If we were to look at strictly the performance of the GIGABYTE Z68X-UD7-B3, I would have no complaints. Unfortunately, I can’t look past what I feel are short comings of the Z68X-UD7-B3. It seems to me, that GIGABYTE took the P67A-UD7-B3 motherboard, slapped the Intel Z68 chipset on it and called it good. The problem with doing that is that it pretty much leaves out the features that separate Intel Z68 chipset from the P67 chipset. You would expect that the boards would be priced close to the same, but that is not the situation that we have here today. We found that the GIGABYTE Z68X-UD7-B3 is currently retailing for $349.99 plus shipping and the GIGABYTE P67A-UD7-B3 is retailing for $314.99 plus shipping though at the time of this writing there is a $20 rebate available making the price only $294.99 plus shipping. That means that there is a $55 price difference between two identical motherboards. What do you get for $55? The only difference between the boards is that the Intel Z68 Express chipset officially supports Intel Smart Response Technology (SRT) for SSD caching. Intel SRT technology works, but why run SSD caching when running the OS on a SSD is faster? By the time you pay $55 more for the Z68 board and then buy an SSD you would have been better off to buy the P67 board and run a cost effective 64GB SSD as the OS boot drive drive.

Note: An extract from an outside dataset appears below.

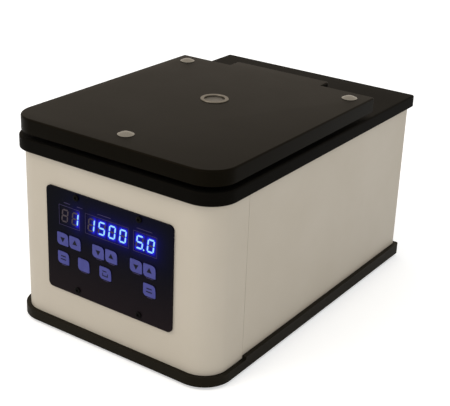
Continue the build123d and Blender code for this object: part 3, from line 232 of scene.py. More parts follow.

When the Intel Z68 chipset was first launched, it seemed to meld the H67 chipset with the P67 chipset. The Intel H67 chipset was able to take advantage of the Intel HD Graphics that are available on the second generation of Core iX series processors. In the case of the Intel Core i5 2500K that is used for the Legit Reviews test bench we have the Intel HD Graphics 3000. While the actual graphics capabilities of the Intel HD Graphics are mediocre at best for gaming, they bring with them several technologies that are rather impressive. Among these is the Intel Quick Sync Video which takes video encoding to the hardware level instead of being done through software. We have seen this greatly improve video rendering times with applications that support it. Since the Gigabyte Z68X-UD7-B3 motherboard doesn’t have any video outputs it is unable to use this technology.
Another feature that the Intel Z68 chipset brought to the game was Intel Smart Response Technology. We have looked at this technology a couple of times, first in Joe’s Intel Z68 Chipset & Smart Response Technology as well as Nate’s Intel 311 Larson Creek 20GB SLC SSD Review. Intel’s Smart Response Technology isn’t a bad little feature to add a performance boost down the road if your hard drive is holding your system back. Though you would see an even bigger performance boost from switching to an SSD for your operating system (boot drive). In our own testing today, we saw that it Intel SRT most certainly does give a boost to performance. Though not surprisingly it wouldn’t be as great of a boost as installing a SSD alone.
One of the redeeming factors of the GIGABYTE Z68X-UD7-B3 is it’s overclocking abilities. Perhaps redeeming isn’t the right word. Because the GIGABYTE Z68-UD7-B3 isn’t a bad board, in fact it’s actually a solid board. It just happens to be missing some of the key features that make an Intel Z68 board what it is. During our time overclocking the GIGABYTE Z68X-UD7-B3 we played around with the GIGABYTE Easy Tune 6 software and it was incredibly easy to use. What I liked about the Easy Tune 6 software was the different presets. The level 1 preset is mild boost up to 3.6GHz, level 2 jumps another 200MHz up to 3.8GHz, and level 3 jumps past the 4GHz mark up to 4.1GHz. As we have seen in the past though, all three of these “Auto” overclock settings are quite conservative. To be fair though, I’m sure none of the motherboard manufacturers want to push processors to hard and start blowing up the motherboards or processors. When all was said and done, we were able to hit a solid overclock of 5135MHz! That is just about as high as we have gone on any of the dozen or so Socket 1155 boards that we have looked at!
The GIGABYTE Z68X-UD7-B3 is currently retailing for $349.99 plus shipping, and the GIGABYTE P67A-UD7-B3 is retailing for $314.99 plus shipping though at the time of this writing there is a $20.00 rebate available making the price only $294.99. The only known difference between the two GIGABYTE boards is the Intel Smart Response Technology. By the time you spend an extra $55 on this motherboard and purchase an SSD in order to run SSD caching you would have been better off buying an SSD and using it to install the OS on in the first place. I would recommend the GIGABYTE P67A-UD7-B3 over the Z68X-UD7-B3 strictly due to the cost difference. Though, either way you go, you will be backed by GIGABYTE’s three year limited warranty.
Legit Bottom Line: While the GIGABYTE Z68X-UD7-B3 is a great board in its own respect. You would be better saving a few bucks and getting the GIGABYTE P67A-UD7-B3 and investing it on a larger SSD for your operating system.